======== Provided records ========
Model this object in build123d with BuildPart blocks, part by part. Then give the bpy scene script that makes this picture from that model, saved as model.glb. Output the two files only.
========
======== Provided records ========
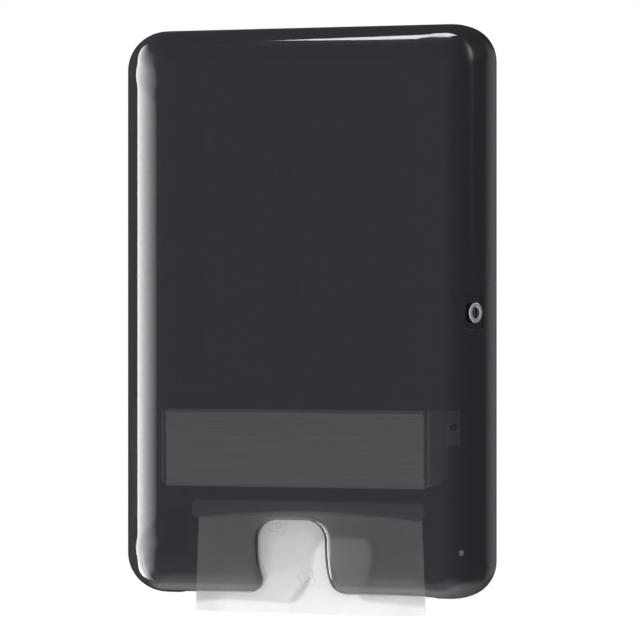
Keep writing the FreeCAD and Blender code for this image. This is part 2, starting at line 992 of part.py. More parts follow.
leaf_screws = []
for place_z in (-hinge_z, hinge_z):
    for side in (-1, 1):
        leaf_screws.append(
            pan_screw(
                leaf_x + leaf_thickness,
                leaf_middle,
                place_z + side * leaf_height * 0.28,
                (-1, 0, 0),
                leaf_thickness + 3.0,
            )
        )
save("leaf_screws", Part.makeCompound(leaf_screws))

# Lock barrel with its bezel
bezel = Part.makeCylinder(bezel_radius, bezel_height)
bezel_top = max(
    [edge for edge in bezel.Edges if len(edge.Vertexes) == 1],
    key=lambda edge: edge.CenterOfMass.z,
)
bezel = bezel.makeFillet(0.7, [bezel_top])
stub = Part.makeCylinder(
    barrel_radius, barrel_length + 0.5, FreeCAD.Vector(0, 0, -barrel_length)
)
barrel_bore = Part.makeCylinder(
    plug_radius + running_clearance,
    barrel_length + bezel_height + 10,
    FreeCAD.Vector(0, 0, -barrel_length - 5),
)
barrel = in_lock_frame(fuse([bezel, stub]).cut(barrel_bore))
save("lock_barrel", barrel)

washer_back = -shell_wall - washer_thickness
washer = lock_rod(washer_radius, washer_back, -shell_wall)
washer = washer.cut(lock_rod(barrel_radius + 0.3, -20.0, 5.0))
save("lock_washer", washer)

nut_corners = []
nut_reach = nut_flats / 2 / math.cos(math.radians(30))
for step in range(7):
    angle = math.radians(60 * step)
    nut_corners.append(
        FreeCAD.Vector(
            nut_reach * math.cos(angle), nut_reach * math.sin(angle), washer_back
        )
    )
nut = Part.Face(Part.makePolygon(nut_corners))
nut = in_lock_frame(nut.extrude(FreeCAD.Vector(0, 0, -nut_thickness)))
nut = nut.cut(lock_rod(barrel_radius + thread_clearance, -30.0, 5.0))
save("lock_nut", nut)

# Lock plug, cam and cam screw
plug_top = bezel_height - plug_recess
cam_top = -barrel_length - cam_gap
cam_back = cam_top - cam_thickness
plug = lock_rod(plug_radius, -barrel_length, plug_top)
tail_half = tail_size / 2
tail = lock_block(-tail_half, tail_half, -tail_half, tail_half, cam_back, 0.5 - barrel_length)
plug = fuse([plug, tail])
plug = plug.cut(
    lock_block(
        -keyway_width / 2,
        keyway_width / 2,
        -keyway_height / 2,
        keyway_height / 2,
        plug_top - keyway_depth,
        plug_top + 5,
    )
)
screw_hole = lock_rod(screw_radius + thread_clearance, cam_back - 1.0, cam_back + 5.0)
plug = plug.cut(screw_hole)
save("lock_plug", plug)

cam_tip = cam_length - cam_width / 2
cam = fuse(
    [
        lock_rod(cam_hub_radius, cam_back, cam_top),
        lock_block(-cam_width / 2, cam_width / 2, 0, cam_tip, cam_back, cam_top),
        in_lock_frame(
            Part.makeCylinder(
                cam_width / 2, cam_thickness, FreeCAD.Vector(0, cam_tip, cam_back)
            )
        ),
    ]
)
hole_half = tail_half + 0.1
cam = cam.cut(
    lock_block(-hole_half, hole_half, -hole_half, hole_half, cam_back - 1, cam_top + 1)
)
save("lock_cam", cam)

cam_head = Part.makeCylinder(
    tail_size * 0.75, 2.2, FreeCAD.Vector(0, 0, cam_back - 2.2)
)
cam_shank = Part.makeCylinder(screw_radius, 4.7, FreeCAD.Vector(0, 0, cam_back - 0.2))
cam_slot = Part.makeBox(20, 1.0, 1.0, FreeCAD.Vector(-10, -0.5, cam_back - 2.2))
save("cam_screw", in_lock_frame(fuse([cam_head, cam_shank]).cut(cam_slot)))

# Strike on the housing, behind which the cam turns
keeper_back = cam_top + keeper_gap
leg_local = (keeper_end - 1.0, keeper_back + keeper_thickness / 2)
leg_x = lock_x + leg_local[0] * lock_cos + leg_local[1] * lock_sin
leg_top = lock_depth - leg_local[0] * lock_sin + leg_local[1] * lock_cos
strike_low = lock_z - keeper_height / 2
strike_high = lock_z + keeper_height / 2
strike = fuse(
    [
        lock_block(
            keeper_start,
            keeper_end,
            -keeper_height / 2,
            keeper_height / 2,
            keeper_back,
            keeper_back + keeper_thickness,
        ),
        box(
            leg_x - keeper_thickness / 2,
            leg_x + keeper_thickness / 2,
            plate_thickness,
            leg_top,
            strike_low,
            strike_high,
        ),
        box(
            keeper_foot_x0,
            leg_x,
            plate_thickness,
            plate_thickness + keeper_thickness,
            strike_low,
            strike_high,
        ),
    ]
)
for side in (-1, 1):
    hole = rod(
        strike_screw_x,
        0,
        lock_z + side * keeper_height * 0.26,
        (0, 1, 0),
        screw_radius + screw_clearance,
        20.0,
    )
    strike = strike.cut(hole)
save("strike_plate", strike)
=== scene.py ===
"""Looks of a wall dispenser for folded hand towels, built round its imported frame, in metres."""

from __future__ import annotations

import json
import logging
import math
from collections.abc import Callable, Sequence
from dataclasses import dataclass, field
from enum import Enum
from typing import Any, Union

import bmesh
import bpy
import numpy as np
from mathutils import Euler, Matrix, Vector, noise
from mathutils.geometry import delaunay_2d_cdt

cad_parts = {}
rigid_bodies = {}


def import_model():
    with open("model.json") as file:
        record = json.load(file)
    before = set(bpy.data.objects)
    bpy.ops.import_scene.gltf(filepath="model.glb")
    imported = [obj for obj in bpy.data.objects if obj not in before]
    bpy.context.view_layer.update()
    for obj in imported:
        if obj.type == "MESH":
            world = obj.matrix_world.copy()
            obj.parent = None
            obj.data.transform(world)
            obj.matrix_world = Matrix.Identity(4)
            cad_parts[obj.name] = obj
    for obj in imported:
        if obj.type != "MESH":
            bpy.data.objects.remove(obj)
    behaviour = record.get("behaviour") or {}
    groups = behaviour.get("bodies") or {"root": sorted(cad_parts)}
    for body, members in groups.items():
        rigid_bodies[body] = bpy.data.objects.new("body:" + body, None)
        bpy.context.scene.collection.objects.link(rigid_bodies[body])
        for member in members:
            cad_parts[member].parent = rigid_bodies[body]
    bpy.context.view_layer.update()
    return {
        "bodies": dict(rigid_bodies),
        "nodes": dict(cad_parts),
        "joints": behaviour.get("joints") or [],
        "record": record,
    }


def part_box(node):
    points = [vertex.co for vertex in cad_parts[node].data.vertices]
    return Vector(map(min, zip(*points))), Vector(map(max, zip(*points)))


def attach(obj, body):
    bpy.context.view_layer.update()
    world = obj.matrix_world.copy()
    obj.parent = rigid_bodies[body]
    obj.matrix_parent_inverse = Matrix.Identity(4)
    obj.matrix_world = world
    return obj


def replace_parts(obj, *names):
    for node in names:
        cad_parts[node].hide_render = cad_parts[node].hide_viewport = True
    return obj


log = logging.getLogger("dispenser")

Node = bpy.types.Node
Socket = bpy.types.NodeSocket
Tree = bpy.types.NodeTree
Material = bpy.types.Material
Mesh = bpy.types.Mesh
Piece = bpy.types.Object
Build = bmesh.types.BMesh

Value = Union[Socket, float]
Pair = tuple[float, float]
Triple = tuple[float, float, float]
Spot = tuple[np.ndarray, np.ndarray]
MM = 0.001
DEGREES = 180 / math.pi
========
▶ [Exercise] State how many lines of the listing hold the string "FreeCAD"; reply with the number and nothing else.

▶ [Finished answer] 9